La Nuit du coeur

« Des moineaux jaillissaient du feuillage comme des poèmes insoucieux d’être lus. » Pas de doute, on est bien chez Christian Bobin ( Une petite robe de fête, Le Très-Bas). On y est même très bien. Tout commence à Conques dans un hôtel donnant sur l’abbatiale où l’auteur passe une nuit. Éprouvant la solitude d’être à soi, guettant l’invisible dont le monde n’a plus le goût, traquant les pensées scintillantes, le poète signe un plaidoyer pour un certain art du regard, une invitation à ralentir la lecture, en goûter les sucs, « le corps cherche le repos et l’âme l’aventure ». Dans un ouvrage au format singulier (185 x 235 mm), les mots respirent, nichés au coeur de grandes pages blanches qui contribuent à leur flatter l’encolure. Rappelant combien les livres aimés sont des moulins à prières et tiennent lieu de viatique quand l’époque s’étouffe de ses tocs, Bobin sculpte un cérémonial pour tous ceux qui emportent en voyage un aphorisme d’Achille Chavée dans leurs valises ou trois phrases d’Éric Chevillard en guise de couteau suisse.

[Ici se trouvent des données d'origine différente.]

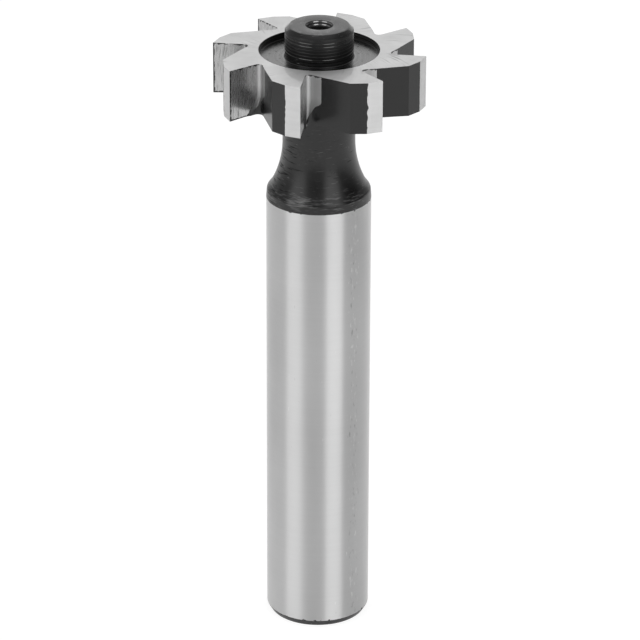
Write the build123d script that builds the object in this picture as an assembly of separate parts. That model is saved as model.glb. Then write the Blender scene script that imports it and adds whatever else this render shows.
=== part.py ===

Loin de l’agitation papillonnante, dans une maison de thé japonaise, on goûte cet étrange bonheur que personne ne sache où l’on est: dans un livre de Bobin. « Les images pures, personne ne les invente. L’âme de l’arbre se sépare un instant de l’arbre, vient sur la page, écrit le poème sur l’arbre et signe Ronsard. »

De Christian Bobin, ÉDITIONS Gallimard, 208 pages.